§ **Exercise directions**: Your task is to quote the material that follows, in full and exactly.

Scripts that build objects
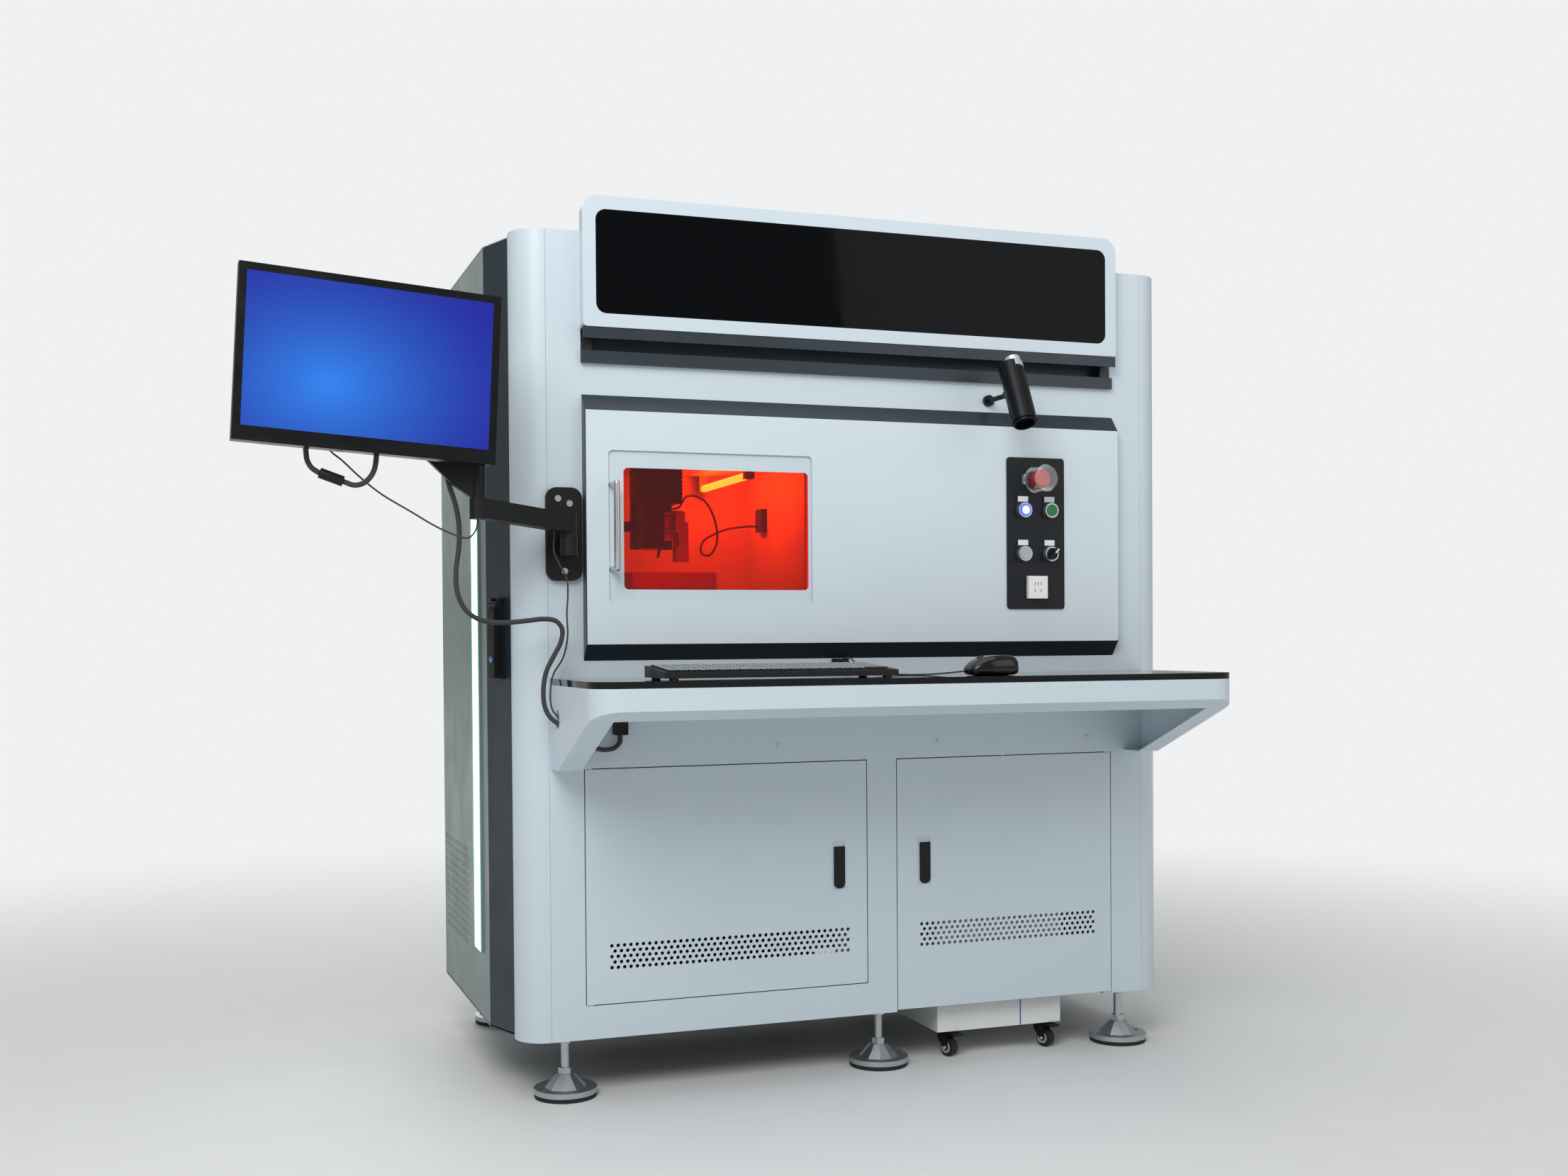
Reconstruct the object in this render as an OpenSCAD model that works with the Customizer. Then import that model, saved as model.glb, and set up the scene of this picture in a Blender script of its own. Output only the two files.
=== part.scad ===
// Laser cutting machine: free-standing cabinet with a glazed work chamber, a desk console,
// a wall-arm monitor and a water chiller on casters under the right bay.
// Each sub-part is drawn with x = 0 on the left column seam, y = 0 on the front plane and
// z = 0 on the floor, then moved so that the origin is the centre of the whole footprint.

/* [Cabinet] */
// Width of the flat front between the two corner columns
cab_w = 1275; // [1260:5:1350]
// Depth from the front plane to the rear panel
cab_d = 746; // [740:2:800]
// Height of the cabinet body
cab_h = 1520; // [1515:1:1560]
// Height of the cabinet's bottom edge above the floor
foot_h = 112; // [108:1:125]
// Thickness of the painted sheet steel
sheet = 2; // [1.5:0.1:2.5]
// Outer radius of the corner columns
column_r = 58; // [54:1:60]
// Distance from the column seam out to the flat side panel
side_out = 84; // [80:1:95]
// Distance from the column seam to the front edge of the side strip
strip_out = 54; // [50:1:56]
// Where the side strip starts behind the front plane
strip_y0 = 88; // [87:1:95]
// Where the side strip ends and the flat side panel starts
strip_y1 = 176; // [165:1:190]
// Depth of the folded edges of all doors
door_fold = 18; // [16:1:20]
// Gap around the lower doors
door_gap = 2; // [1.5:0.1:3]

/* [Steel frame] */
// Side of the square frame tubes
tube = 40; // [36:1:42]
// Distance of the outer tubes' centre lines from the column seams
frame_inset = 34; // [32:1:36]
// Middle post's centre from the left door's right edge
mid_post = 40; // [38:1:42]
// Distance of the front feet behind the front plane
foot_y0 = 40; // [38:1:44]
// Distance of the rear feet in front of the rear panel
foot_rear = 46; // [44:1:52]

/* [Levelling feet] */
// Diameter of the foot discs
foot_disc_d = 120; // [110:1:122]
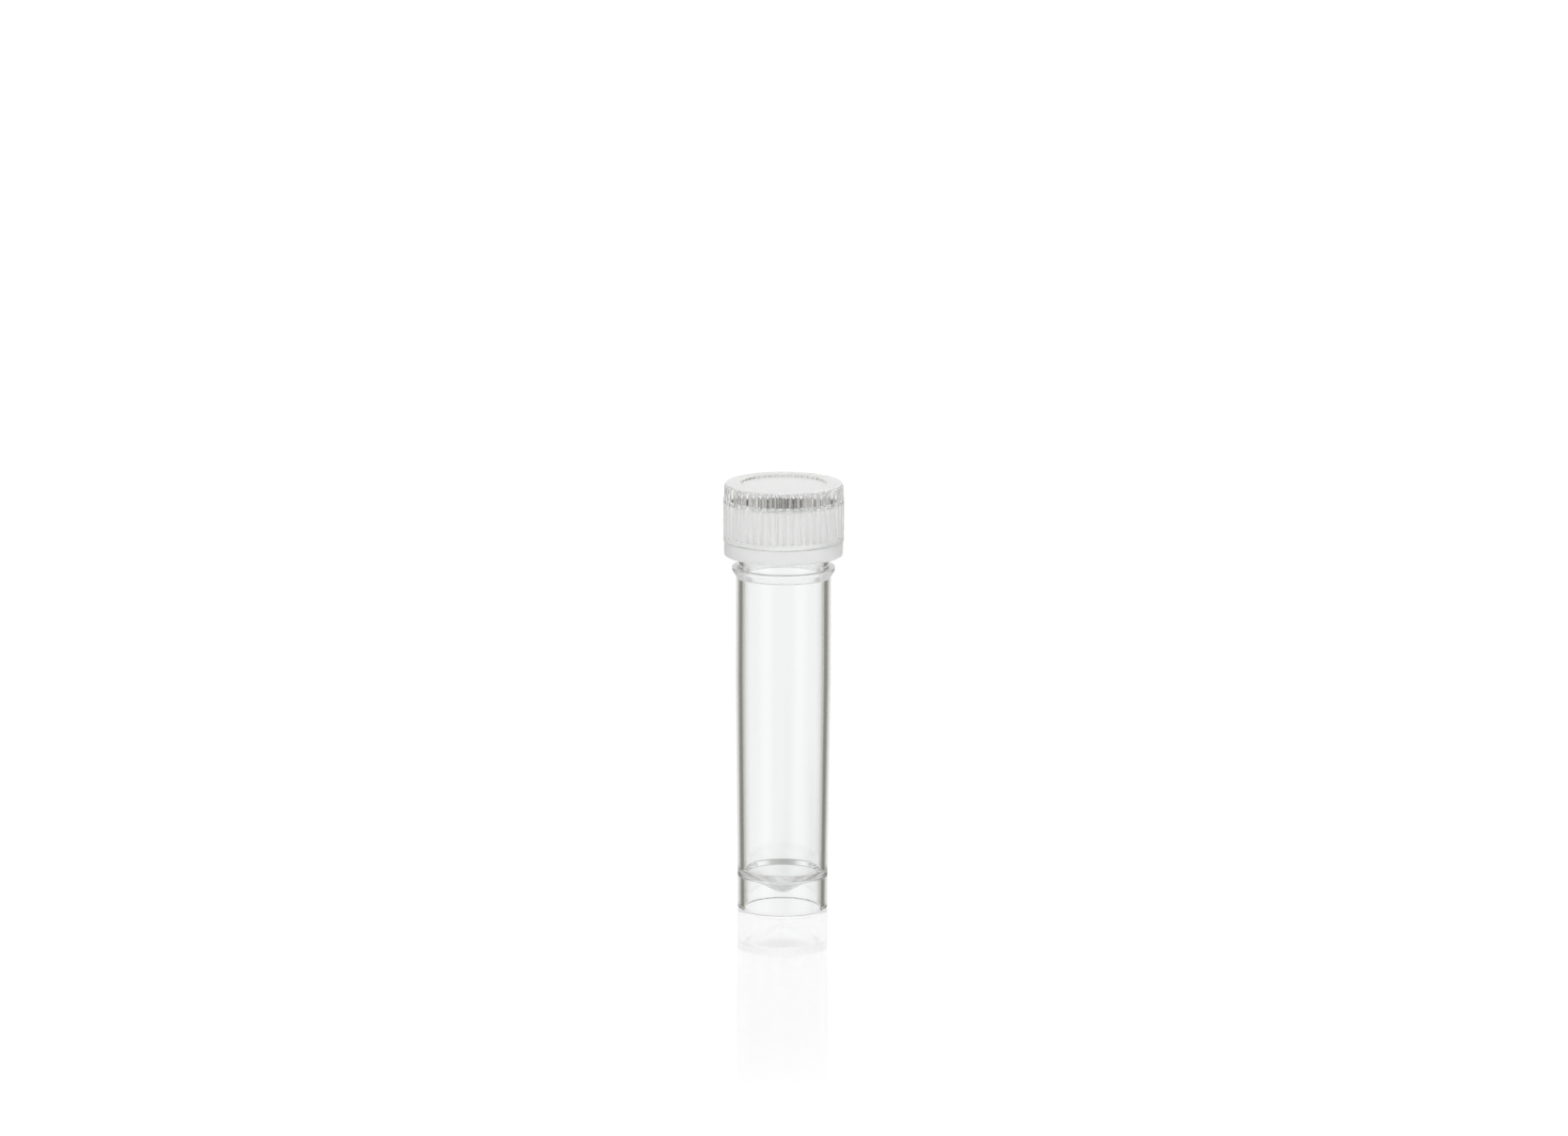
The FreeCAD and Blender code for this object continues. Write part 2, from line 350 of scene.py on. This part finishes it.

§ **Expected answer**:
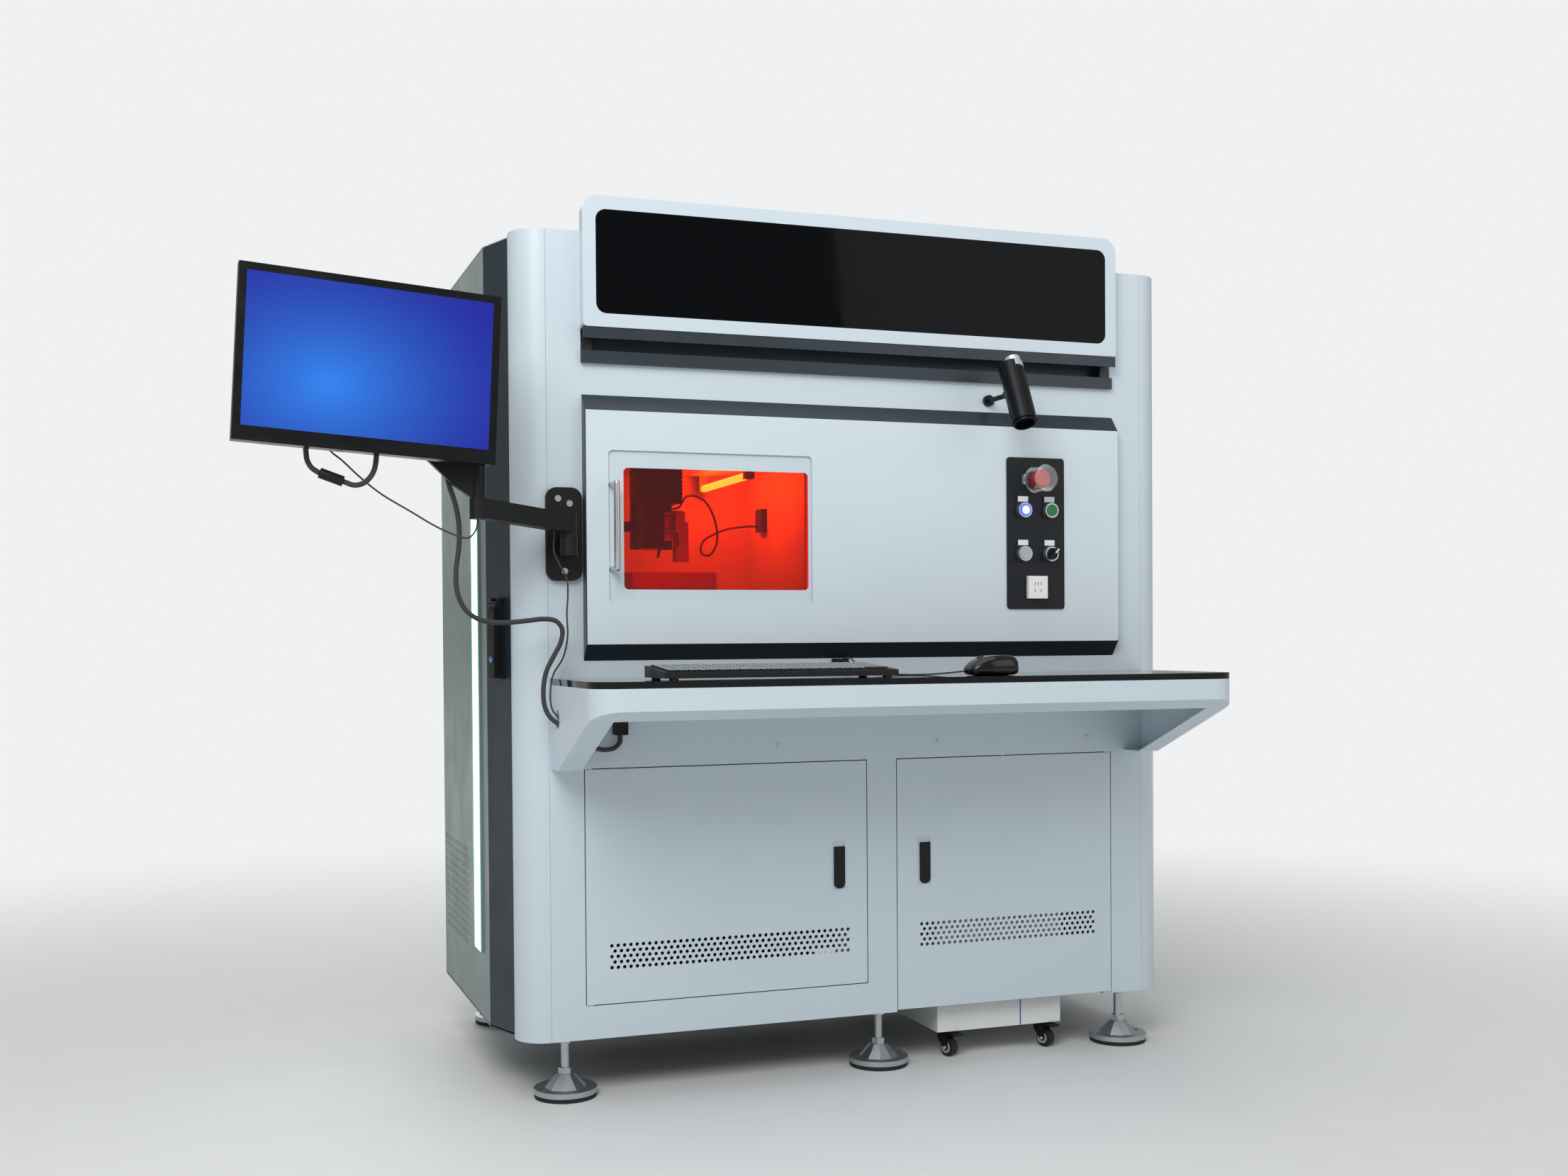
Reconstruct the object in this render as an OpenSCAD model that works with the Customizer. Then import that model, saved as model.glb, and set up the scene of this picture in a Blender script of its own. Output only the two files.
=== part.scad ===
// Laser cutting machine: free-standing cabinet with a glazed work chamber, a desk console,
// a wall-arm monitor and a water chiller on casters under the right bay.
// Each sub-part is drawn with x = 0 on the left column seam, y = 0 on the front plane and
// z = 0 on the floor, then moved so that the origin is the centre of the whole footprint.

/* [Cabinet] */
// Width of the flat front between the two corner columns
cab_w = 1275; // [1260:5:1350]
// Depth from the front plane to the rear panel
cab_d = 746; // [740:2:800]
// Height of the cabinet body
cab_h = 1520; // [1515:1:1560]
// Height of the cabinet's bottom edge above the floor
foot_h = 112; // [108:1:125]
// Thickness of the painted sheet steel
sheet = 2; // [1.5:0.1:2.5]
// Outer radius of the corner columns
column_r = 58; // [54:1:60]
// Distance from the column seam out to the flat side panel
side_out = 84; // [80:1:95]
// Distance from the column seam to the front edge of the side strip
strip_out = 54; // [50:1:56]
// Where the side strip starts behind the front plane
strip_y0 = 88; // [87:1:95]
// Where the side strip ends and the flat side panel starts
strip_y1 = 176; // [165:1:190]
// Depth of the folded edges of all doors
door_fold = 18; // [16:1:20]
// Gap around the lower doors
door_gap = 2; // [1.5:0.1:3]

/* [Steel frame] */
// Side of the square frame tubes
tube = 40; // [36:1:42]
// Distance of the outer tubes' centre lines from the column seams
frame_inset = 34; // [32:1:36]
// Middle post's centre from the left door's right edge
mid_post = 40; // [38:1:42]
// Distance of the front feet behind the front plane
foot_y0 = 40; // [38:1:44]
// Distance of the rear feet in front of the rear panel
foot_rear = 46; // [44:1:52]

/* [Levelling feet] */
// Diameter of the foot discs
foot_disc_d = 120; // [110:1:122]
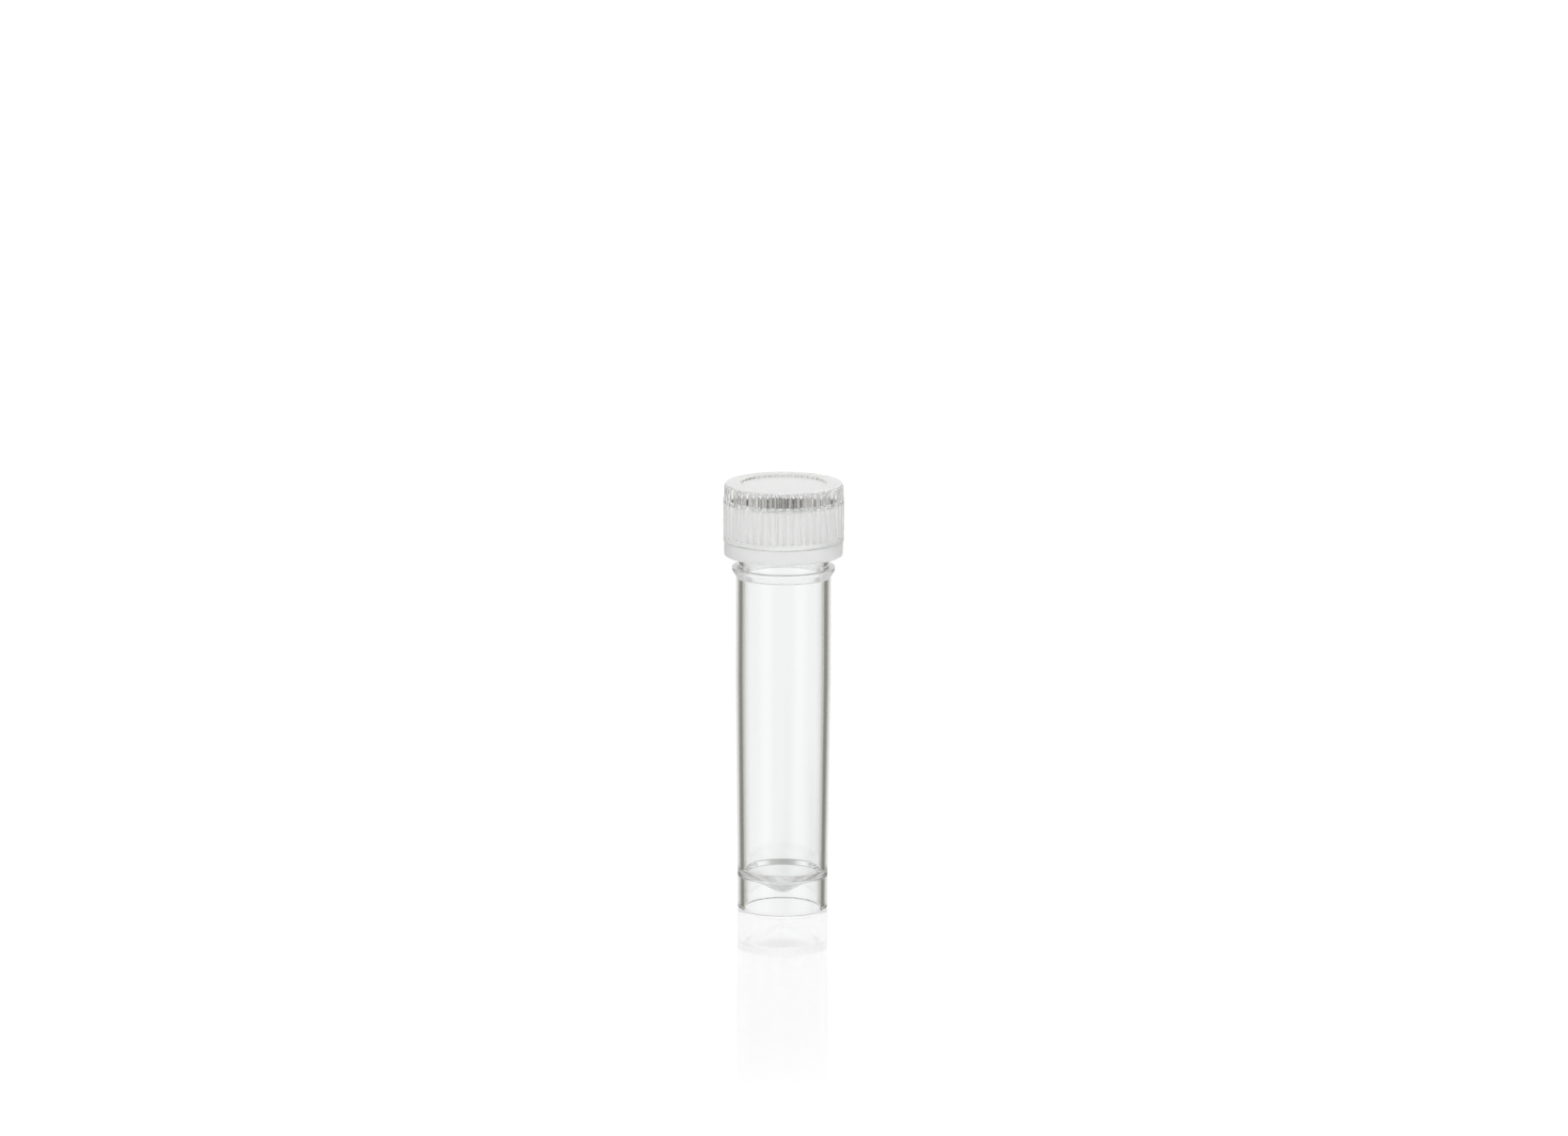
The FreeCAD and Blender code for this object continues. Write part 2, from line 350 of scene.py on. This part finishes it.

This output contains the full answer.